Por otro lado, también debo cuidar de la conciencia de mi hermano. “Así que, ya no nos juzguemos más los unos a los otros, sino más bien decidid no poner tropiezo u ocasión de caer al hermano” (v. 13). “Bueno es no comer carne, ni beber vino, ni nada en que tu hermano tropiece, o se ofenda, o se debilite” (v. 21). “Cada uno de nosotros agrade a su prójimo en lo que es bueno, para edificación” (15:2).
Observemos las palabras utilizadas en este capítulo. “Uno cree que se ha de comer de todo” (v. 2). “Uno hace diferencia entre día y día” (v. 5). “Cada uno esté plenamente convencido en su propia mente” (v. 5). “El que piensa que algo es inmundo” (v. 14). Un creyente “aprueba” algo (v. 22), o “duda” de ello (v. 23). La palabra conciencia no aparece aquí, pero estas otras expresiones proporcionan el pensamiento de ella.

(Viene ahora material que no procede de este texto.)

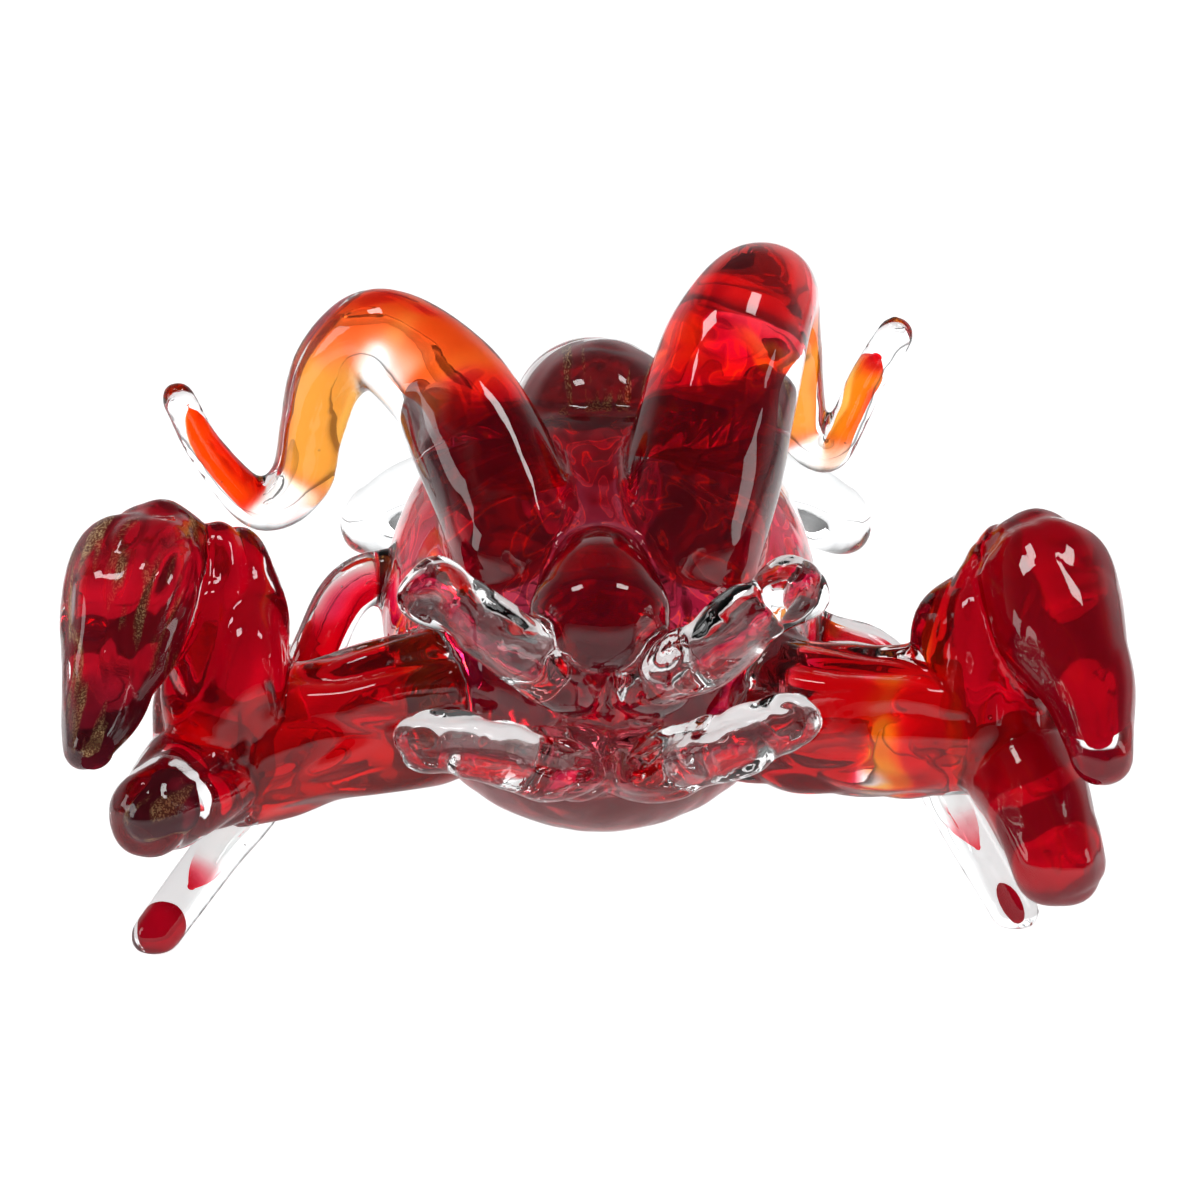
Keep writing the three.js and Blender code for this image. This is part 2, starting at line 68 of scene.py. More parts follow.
class Tint(Enum):
    """What one crossing of a coloured film lets through, and how milky it is."""

    SOOT = (0.42, 0.06, 0.11, 0.24)
    UMBER = (0.78, 0.27, 0.32, 0.3)
    MAROON = (0.76, 0.05, 0.12, 0.24)
    WINE = (0.78, 0.015, 0.11, 0.15)
    GARNET = (0.88, 0.015, 0.11, 0.13)
    RUBY = (0.96, 0.012, 0.09, 0.10)
    CRIMSON = (0.93, 0.012, 0.09, 0.32)
    CERISE = (0.93, 0.2, 0.25, 0.12)
    SCARLET = (1.0, 0.05, 0.025, 0.11)
    FLAME = (1.0, 0.24, 0.03, 0.16)
    ORANGE = (1.0, 0.50, 0.09, 0.22)
    PEACH = (1.0, 0.76, 0.48, 0.18)
    ROSE = (0.96, 0.76, 0.74, 0.06)
    CLEAR = (0.99, 0.99, 0.985, 0.0)


class Facing(Enum):
    """Sides of the figure that a patch of colour or a tool mark looks towards."""

    ANY = (0.0, 0.0, 0.0)
    FRONT = (0.0, -1.0, 0.0)
    BACK = (0.0, 1.0, 0.0)
    LEFT = (-1.0, 0.0, 0.0)
    RIGHT = (1.0, 0.0, 0.0)
    TOP = (0.0, 0.0, 1.0)
    BELOW = (0.0, 0.0, -1.0)


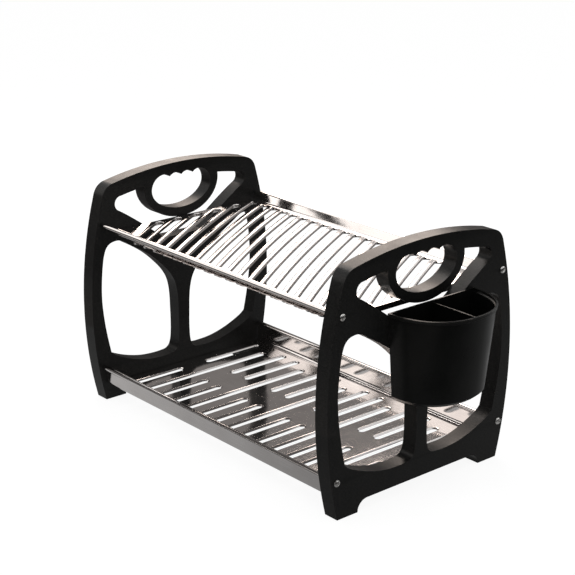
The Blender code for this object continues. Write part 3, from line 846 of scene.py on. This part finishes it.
def add_world():
    world = bpy.data.worlds.new("studio")
    bpy.context.scene.world = world
    world.use_nodes = True
    tree = world.node_tree
    light = tree.nodes["Background"]
    light.inputs["Color"].default_value = (1, 1, 1, 1)
    path = tree.nodes.new("ShaderNodeLightPath")
    direction = tree.nodes.new("ShaderNodeTexCoord").outputs["Generated"]
    split = tree.nodes.new("ShaderNodeSeparateXYZ")
    link(tree, direction, split.inputs[0])
    sky = remap(tree, along_bright_side(tree, direction), *sky_side_range)
    rise = remap(tree, split.outputs["Z"], *sky_rise_range)
    top = remap(tree, split.outputs["Z"], *sky_top_range)
    mirrored = maths(tree, "MULTIPLY", maths(tree, "MULTIPLY", sky, rise), top)
    other = remap(tree, path.outputs["Is Camera Ray"], 0, 1, world_level, 1)
    strength = tree.nodes.new("ShaderNodeMix")
    link(tree, mirrored_ray(tree, path), strength.inputs["Factor"])
    link(tree, other, strength.inputs["A"])
    link(tree, mirrored, strength.inputs["B"])
    link(tree, strength.outputs["Result"], light.inputs["Strength"])


def add_lamp(name, place, aim, size, power):
    data = bpy.data.lights.new(name, "AREA")
    data.shape = "RECTANGLE"
    data.size, data.size_y = size
    data.energy = power
    lamp = new_object(name, data)
    lamp.visible_camera = False
    direction = Vector(aim) - Vector(place)
    lamp.matrix_world = Matrix.Translation(place) @ direction.to_track_quat("-Z", "Y").to_matrix().to_4x4()
    return lamp


def add_camera():
    data = bpy.data.cameras.new("camera")
    data.lens = camera_lens
    data.sensor_width = camera_sensor
    data.sensor_fit = "HORIZONTAL"
    data.clip_start = camera_nearest
    camera = new_object("camera", data)
    columns = [Vector(camera_right), Vector(camera_up), -Vector(camera_forward)]
    turn = Matrix([list(row) for row in columns]).transposed()
    camera.matrix_world = Matrix.Translation(camera_place) @ turn.to_4x4()
    bpy.context.scene.camera = camera


add_camera()
plastic = black_plastic()
steel = stainless_steel()
for node in ("left_side_panel", "right_side_panel"):
    add_piece(node + "_moulding", panel_mesh(node), "rack", plastic, node)
add_piece("cutlery_cup_moulding", joined_mesh("cutlery_cup", "cup"), "cup", plastic, "cutlery_cup")
trays = (
    ("upper_tray", "tie_rod_upper_rear", upper_floor_height, upper_bend_radius, upper_wall_lean, plate_slots),
    ("lower_tray", "tie_rod_lower_rear", lower_floor_height, lower_bend_radius, 0, drain_slots),
)
for node, *shape in trays:
    add_piece(node + "_pressing", tray_mesh(node, *shape), "rack", steel, node)
for node in ("tie_rod_upper_front", "tie_rod_upper_rear", "tie_rod_lower_front", "tie_rod_lower_rear"):
    add_piece(node + "_rod", joined_mesh(node, node), "rack", steel, node)
add_screws(screw_steel())
add_floor()
add_low_backdrop()
add_front_flag()
add_plates_card()
for softbox in softboxes:
    add_softbox(*softbox)
add_world()
add_lamp("key", key_place, key_aim, key_size, key_power).visible_glossy = False
add_lamp("top", top_place, top_aim, top_size, top_power)

bpy.context.scene.view_settings.view_transform = "Standard"
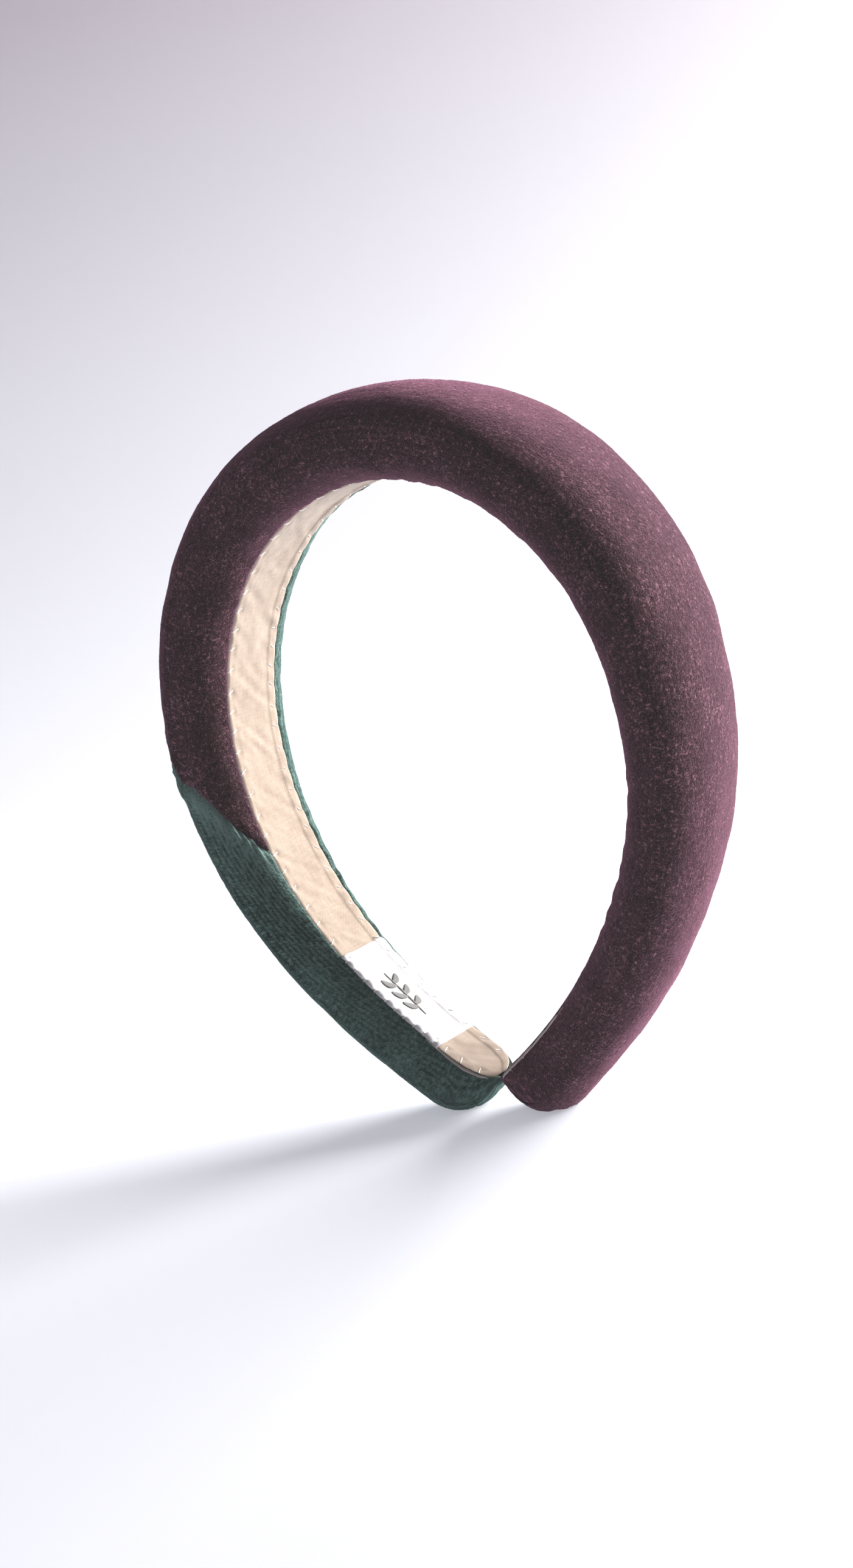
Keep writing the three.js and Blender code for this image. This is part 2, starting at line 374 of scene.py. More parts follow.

Para finalizar, señalemos que “la fe” encuadra este capítulo. En el primer versículo, se habla del “débil en la fe”. El último versículo nos enseña que todo en nuestro andar cristiano debe ser hecho “con fe”. Nuestra relación práctica con Dios tiene por columna tanto a la fe como a la conciencia. Algo hecho “con fe” es algo hecho con Dios, con la conciencia de que es aprobado por él.